Despite the rising rate, Guyana qualified for the first payment under the Norway deal since the rate was still well below the interim reference level.
Recently, the NGO Global Witness called on both governments to renegotiate the agreement based on the reality on the ground. In response, senior adviser to Norway’s International Climate and Forest Initiative Andreas Tveteraas pointed to clauses to revise the agreement in the light of new knowledge. “The governments of Guyana and Norway recognised the many weaknesses in our knowledge on deforestation rates in Guyana at the time of establishing our partnership. Specific activities to improve this knowledge and clauses to revise the agreement in light of new knowledge were therefore included in the original agreement text,” he told the Environmental Finance website.
A clause in the agreement says that Norwegian financial support from 2011 onwards is also dependent on no national-level increase in deforestation compared to an agreed level that should be close to historical levels. This newspaper was told that a meeting is planned between representatives of Oslo and Georgetown to look at the issues.
The agreement between the two countries explicitly recognised the difficulty in setting a baseline when so little reliable information was available as to the actual rate of deforestation, and made provisions to adjust the baseline, Tveteraas said. “We firmly believe the partnership between our two countries can become a model for how a global incentive structure for reduced emissions from deforestation and forest degradation can be set up. We do not believe the model is flawless.
On the contrary, we believe we can only succeed if we learn from mistakes, and have included provisions for gradual improvements,” he added.
Norway has already paid US$30 million into the Guyana REDD+ Investment Fund (GRIF) but this first payment was an exception since third party verification of the enabling activities under the deal was not completed.
However, for this year, payment will be based on verified performance; it is a requirement that the enabling activities and the deforestation and forest degradation measurements are reported on and subjected to independent third party verification before any 2011 disbursements are made. This payment will be based on 2009-2010 results. The NGO Rainforest Alliance won the contract to verify the enabling activities.
The report from Rainforest Alliance is close to completion and will be made public shortly, Director of Norway’s International Climate and Forest Initiative, Ambassador Hans Brattskar, told Stabroek News. He said the next disbursement to the trustee of the fund will be made when the verification reports have been completed and analyzed and the funding requirements for the next period established.
Meanwhile, despite President Bharrat Jagdeo’s lambasting of the World Bank for the delay in the release of the first tranche of funds, the government is yet to submit projects for funding to the Steering Committee of the GRIF for approval.
While the World Bank is the trustee for the GRIF, it can only release funds when ordered to do so by the Steering Committee which is chaired by Guyana and comprises representatives of the governments of Guyana and Norway.
The Steering Committee approves projects for funding but the date for its next meeting has not yet been decided.

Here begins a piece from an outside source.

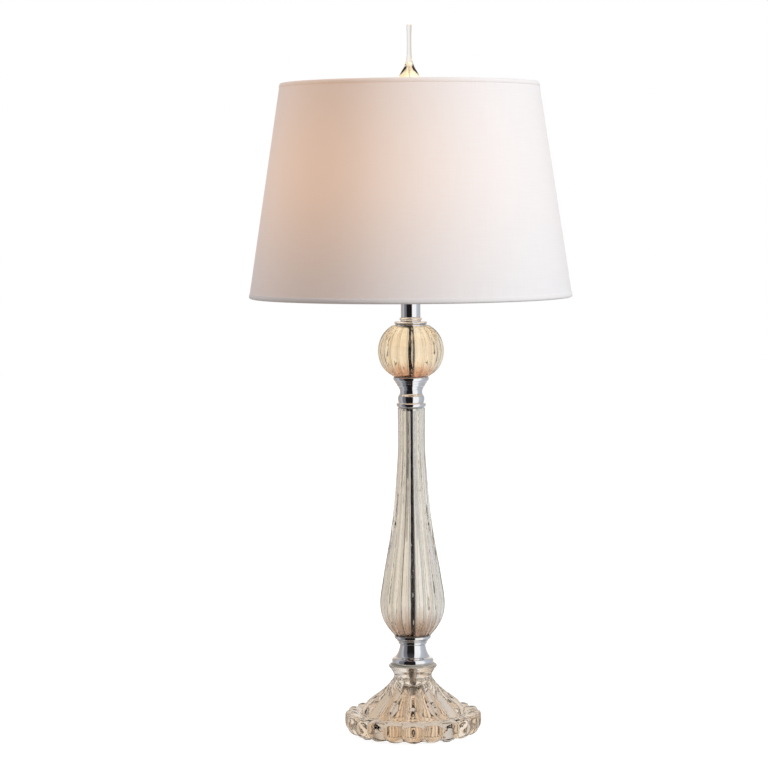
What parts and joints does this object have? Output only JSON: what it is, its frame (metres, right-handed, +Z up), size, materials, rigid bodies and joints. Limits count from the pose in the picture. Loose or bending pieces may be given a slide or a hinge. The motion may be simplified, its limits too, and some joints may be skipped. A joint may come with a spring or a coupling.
{
  "type": "table lamp",
  "caption": "Tall candlestick table lamp: lobed amber glass foot, ribbed baluster column and ball, chrome collars, harp, socket, tapered drum shade and slender glass finial.",
  "frame": {"origin": "centre of the foot on the table, under the lamp's axis", "axes": "+Z up along the lamp's axis, -Y towards the front, +Y towards the cord bushing, +X to the right"},
  "size_m": [0.381, 0.3809, 0.839],
  "materials": {
    "clear_amber_glass": "clear champagne-amber pressed and ribbed glass",
    "silver_champagne_glass": "clear ribbed glass with a pale silver-champagne lustre",
    "clear_glass": "clear, polished",
    "chrome": "bright chrome plate",
    "zinc_steel": "zinc-plated steel",
    "nickel": "bright nickel plate",
    "socket_brass": "bright brass plate",
    "black_plastic": "moulded, satin",
    "fibre_paper": "vulcanised fibre",
    "soft_pad": "soft, matt",
    "bulb_plastic": "opal white",
    "board": "white solder mask",
    "shade_board": "white styrene sheet",
    "white_linen": "fine plain weave"
  },
  "bodies": {
    "stand": {"foot_glass": "clear_amber_glass", "foot_pads": "soft_pad", "cord_bushing": "black_plastic", "base_gasket": "soft_pad", "base_washer": "zinc_steel", "base_lock_washer": "zinc_steel", "base_nut": "zinc_steel", "threaded_pipe": "zinc_steel", "foot_gasket": "soft_pad", "lower_collar": "chrome", "column_bottom_gasket": "soft_pad", "column_glass": "silver_champagne_glass", "column_sleeve": "chrome", "column_top_gasket": "soft_pad", "upper_collar": "chrome", "ball_bottom_gasket": "soft_pad", "ball_glass": "clear_amber_glass", "ball_sleeve": "chrome", "ball_top_gasket": "soft_pad", "ball_cap": "chrome", "neck_ring": "chrome", "neck_tube": "chrome", "neck_cap": "chrome", "harp_saddle": "zinc_steel", "socket_cap": "socket_brass", "cap_set_screw": "zinc_steel", "socket_shell": "socket_brass", "insulating_liner": "fibre_paper", "socket_body": "black_plastic", "screw_shell": "socket_brass", "centre_contact": "socket_brass", "terminal_screws": "zinc_steel"},
    "switch": {"switch_shaft": "socket_brass", "switch_knob": "black_plastic"},
    "bulb_base": {"bulb_contact": "socket_brass", "bulb_insulator": "black_plastic"},
    "bulb": {"bulb_screw_cap": "nickel", "bulb_housing": "bulb_plastic", "led_board": "board", "bulb_globe": "bulb_plastic"},
    "harp": {"harp_wire": "nickel", "harp_bracket": "nickel"},
    "ferrule_left": {"ferrule_left": "nickel"},
    "ferrule_right": {"ferrule_right": "nickel"},
    "swivel": {"shade_stud": "nickel"},
    "shade": {"spider_hub": "zinc_steel", "spider_spokes": "zinc_steel", "top_ring": "zinc_steel", "bottom_ring": "zinc_steel", "shade_liner": "shade_board", "shade_cover": "white_linen"},
    "finial_seat": {"finial_washer": "nickel"},
    "finial": {"finial_base": "chrome", "finial_glass": "clear_glass"}
  },
  "joints": [
    {"name": "switch_turn", "type": "hinge", "parent": "stand", "child": "switch", "pos_m": [0, 0, 0.5549], "axis": [0, -1, 0], "continuous": true},
    {"name": "bulb_rise", "type": "slide", "parent": "stand", "child": "bulb_base", "axis": [0, 0, 1], "range_m": [0, 0.01281]},
    {"name": "bulb_turn", "type": "hinge", "parent": "bulb_base", "child": "bulb", "pos_m": [0, 0, 0.5675], "axis": [0, 0, 1], "range_deg": [0, 1260]},
    {"name": "harp_lift", "type": "slide", "parent": "stand", "child": "harp", "axis": [0, 0, 1], "range_m": [0, 0.02]},
    {"name": "ferrule_left_slide", "type": "slide", "parent": "harp", "child": "ferrule_left", "axis": [0, 0, 1], "range_m": [0, 0.01]},
    {"name": "ferrule_right_slide", "type": "slide", "parent": "harp", "child": "ferrule_right", "axis": [0, 0, 1], "range_m": [0, 0.01]},
    {"name": "shade_swivel", "type": "hinge", "parent": "harp", "child": "swivel", "pos_m": [0, 0, 0.7589], "axis": [0, 0, 1], "continuous": true},
    {"name": "shade_lift", "type": "slide", "parent": "swivel", "child": "shade", "axis": [0, 0, 1], "range_m": [0, 0.02]},
    {"name": "finial_rise", "type": "slide", "parent": "shade", "child": "finial_seat", "axis": [0, 0, 1], "range_m": [0, 0.00856]},
    {"name": "finial_turn", "type": "hinge", "parent": "finial_seat", "child": "finial", "pos_m": [0, 0, 0.762], "axis": [0, 0, 1], "range_deg": [0, 3240]}
  ],
  "couplings": [
    {"joint": "bulb_rise", "follows": "bulb_turn", "m_per_rad": 0.00057773},
    {"joint": "finial_rise", "follows": "finial_turn", "m_per_rad": 0.00014961}
  ]
}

In his post-Cabinet press briefing last Friday, government spokesman Dr Roger Luncheon acknowledged that there has been “some sloth” in presenting projects. He said three main projects have been identified: the Amaila Hydroelectric project where work is ongoing in relation to the finalization of the financing aspect; the solar panels project in Amerindian communities which is being finalized for submission to the Steering Committee; and the land demarcation and titling for Amerindian communities.

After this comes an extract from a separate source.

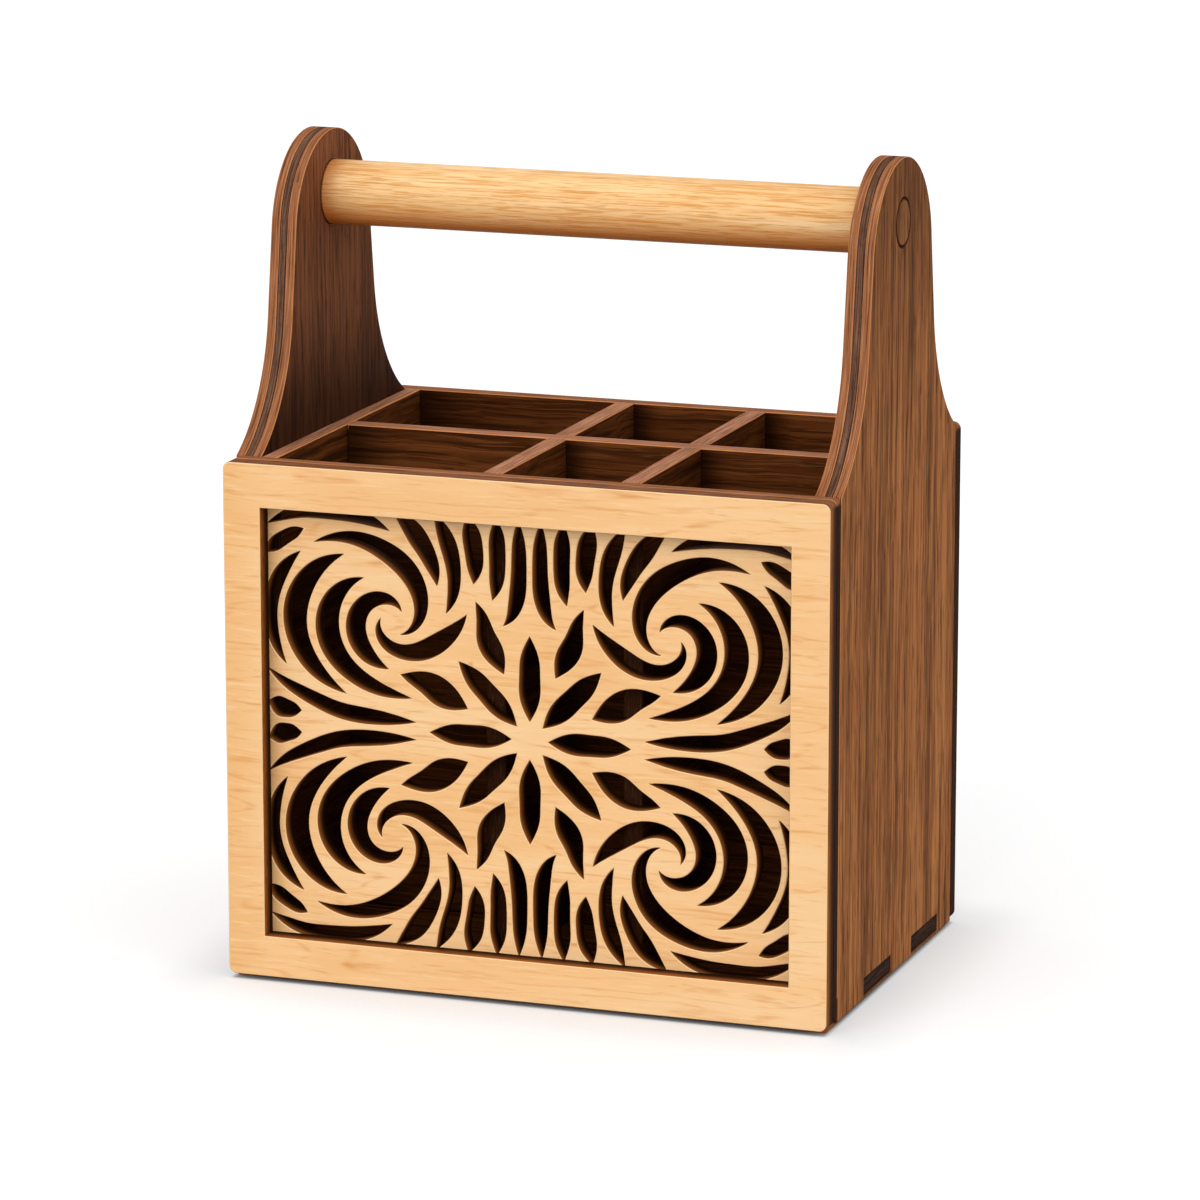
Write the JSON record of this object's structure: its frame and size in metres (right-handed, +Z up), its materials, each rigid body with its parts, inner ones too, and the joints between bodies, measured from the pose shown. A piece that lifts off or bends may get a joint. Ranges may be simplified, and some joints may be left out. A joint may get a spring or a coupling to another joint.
{
  "type": "wooden organizer caddy",
  "caption": "Open wooden box with an egg-crate of dividers, tall rounded end panels that carry a dowel handle, and a framed pierced floral fretwork front.",
  "frame": {"origin": "middle of the bounding box's footprint, on the surface the feet stand on", "axes": "+Z up, +X to the right along the handle, -Y towards the fretwork front"},
  "size_m": [0.24, 0.1696, 0.317],
  "materials": {
    "maple": "pale satin maple, faint horizontal grain",
    "oak": "pale satin dowel, grain along its length",
    "walnut": "satin brown walnut veneer, upright grain",
    "walnut_edge": "sawn and sanded plywood edge, brown",
    "ply_core": "grey-brown core ply",
    "walnut_interior": "dark oiled walnut inside",
    "end_grain": "dark end grain",
    "screw_steel": "plain zinc-plated steel"
  },
  "bodies": {
    "root": {"back_panel": "walnut", "bottom_panel": "end_grain", "cross_divider_1": "walnut_interior", "cross_divider_2": "walnut_interior", "end_liner": "walnut_interior", "foot_front_left": "end_grain", "foot_front_right": "end_grain", "foot_rear_left": "end_grain", "foot_rear_right": "end_grain", "fretwork_panel": "maple", "front_frame": "maple", "front_wall": "walnut_edge", "handle_dowel": "oak", "handle_plug_left": "walnut_edge", "handle_plug_right": "walnut_edge", "handle_screw_left": "screw_steel", "handle_screw_right": "screw_steel", "row_divider": "walnut_interior", "side_core_left": "ply_core", "side_core_right": "ply_core", "side_inner_left": "walnut", "side_inner_right": "walnut", "side_outer_left": "walnut", "side_outer_right": "walnut"}
  },
  "joints": []
}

“When those three projects would have been completed in their entirety for presentation to the Steering Committee, at that point in time they would deliberate and once the approval is given, then it goes over for funding and access to funding from the first annual tranche,” Luncheon said.
He did not say when the projects would be completed. “There’s some sloth, some of it is unavoidable, some of it we have been moving to correct in terms of procurement, in terms of engagements with third parties in getting the conclusion of project design and the identification of the successful tenderers who would be procuring goods or services in these three project areas,” he said.
Meanwhile, the World Bank says that all its systems are in place to disburse funds when requested. “We are ready to transfer funds as of now,” said Sergio Jellinek – External Affairs Manager for the Latin American and Caribbean Region at the World Bank.
The projects will be overseen by partner entities so far including the World Bank, the Inter-American Development Bank (IDB) and the United Nations Development Programme (UNDP). Jellinek said the transfer agreement (for funds) with the UNDP has been signed and the transfer agreements with the IDB and World Bank as partner entity have been finalized. In the case of the IDB, it needs to be approved by its Board of Directors before it can be signed and they are awaiting the conclusion of that process, he said. He said it is understood that it will take a number of weeks before the IDB’s Board can consider the agreement.
While each partner entity will have its processes to follow for a specific project, as trustee, as soon as the Steering Committee approves the project and the partner entity requests the funds, the World Bank can transfer the funds, Jellinek said. “Once we receive a cash transfer request, we can transfer the funds in a matter of days.”